The outcry against the Jews steadily increased in volume. The clergy were the loudest in their protests against the alleged abominations, and one Dominican priest, Alonso de Hojeda, prior of the monastery of San Pablo in Seville, with another priest, Diego de Merlo, vigorously denounced the "Jewish leprosy" so alarmingly on the increase and besought the Catholic sovereigns to revive the Holy Office with extended powers as the only effective means of healing it. The appeal was strongly supported by the papal nuncio at the Court of Castile. Ferdinand and Isabella, as devout Catholics, deplored the prevalence of heresy, which they acknowledged to be rampant, and yet they hesitated to surrender any of their independence. No other state in Europe was so free from papal control or interference. Some of the Conversos held high places about the court and they, of course, used every effort to strengthen the reluctance of the queen, particularly. On the other hand, the Dominican monk, Thomas de Torquemada, her confessor in her youth, strove to instil the same spirit of unyielding fanaticism that possessed himself, and earnestly entreated her to devote herself to the "extirpation of heresy for the glory of God and the glorification of the Catholic faith." She long resisted but yielded at last to the unceasing importunities of the priests around her, and consented to solicit a bull from the pope, Sixtus IV, to introduce the Modern Inquisition into Castile. It was issued, under the date of November 1st, 1478, and authorised the appointment of two or three ecclesiastical inquisitors for the detection and suppression of heresy throughout Spain.
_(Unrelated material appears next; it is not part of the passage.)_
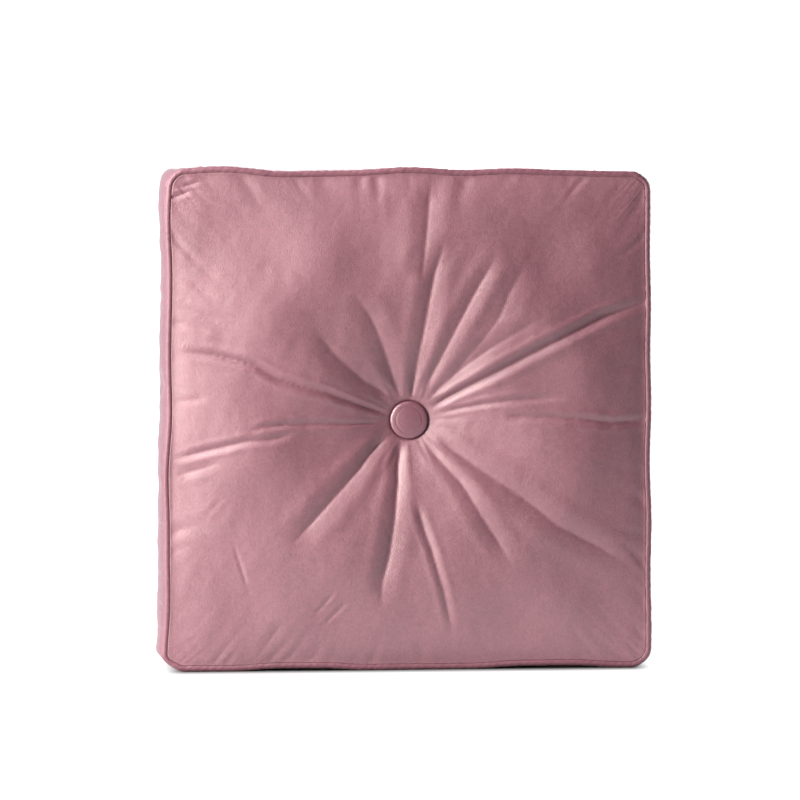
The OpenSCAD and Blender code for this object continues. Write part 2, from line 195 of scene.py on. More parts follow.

One difference from the usual form establishing such tribunals was the location of the power of appointment of inquisitors, which was vested in the king and queen instead of in Provincials of the Dominican or Franciscan Orders. Heretofore the appointment of inquisitors had been considered a delegation of the authority of the Holy See, something entirely independent of the secular power. But so jealous of outside interference were the Spanish rulers and the Spanish people, that the pope was forced to give way. Though he and his successors vainly strove to recover the power thus granted, they were never entirely successful, and the Spanish Inquisition remained to a large extent a state affair, and this fact explains much which otherwise is inexplicable. For example the confiscations passed into the royal instead of into the papal treasury.

At first mild measures were to be tried. Cardinal Mendoza, Archbishop of Seville, had drawn up a catechism instructing his clergy to spare no pains in illuminating the benighted Israelites by a candid exposition of the true principles of Christianity. Progress was slow, and after two years the results were so meagre that it was thought necessary to proceed to the nomination of inquisitors, and two Dominican monks, Fra Miguel de Morillo, and Juan de San Martin, were appointed with full powers, assisted by an assessor and a procurator fiscal.
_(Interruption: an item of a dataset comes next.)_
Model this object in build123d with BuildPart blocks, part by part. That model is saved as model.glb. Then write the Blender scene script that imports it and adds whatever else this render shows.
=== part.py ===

The Jews played into the hands of their tormentors. Great numbers had been terrified into apostasy by the unrelenting hostility of the people. Their only escape from the furious attacks made upon them had been conversion to Christianity, often quite feigned and unreal. The proselytising priests, however, claimed to have done wonders; one, St. Vincent Ferrer, a Dominican of Valencia, had by means of his eloquence and the miraculous power vouchsafed him, "changed the hearts of no less than thirty-five thousand of house of Judah." These numerous converts were of course unlikely to be very tenacious in their profession of the new faith, and not strangely laid themselves open to constant suspicion. Many were denounced and charged with backsliding, many more boldly reverted to Judaism, or secretly performed their old rites. Now uncompromising war was to be waged against the backsliding "new Christians" or Conversos.

The inquisitors installed themselves in Seville, and made the Dominican convent of San Pablo their first headquarters, but this soon proved quite insufficient in size and they were allowed to occupy the fortress of the Triana, the great fortress of Seville, on the right bank of the Guadalquivir, the immense size and gloomy dungeons of which were especially suitable. This part of the city was much exposed to inundations, and when, in 1626, it was threatened with destruction by an unusually high flood, the seat of the tribunal was removed to the palace of the Caballeros Tellos Taveros in the parish of San Marco. In 1639 it returned to the Triana which had been repaired, and remained there till 1789, when further encroachments of the river caused it to be finally transferred to the College of Las Beccas. The Triana is now a low suburb, inhabited principally by gipsies and the lower classes. It was at one time the potters' quarter where the famous azulejo tiles were made, and its factories to-day produce the well known majolica vases and plates with surface of metallic lustre.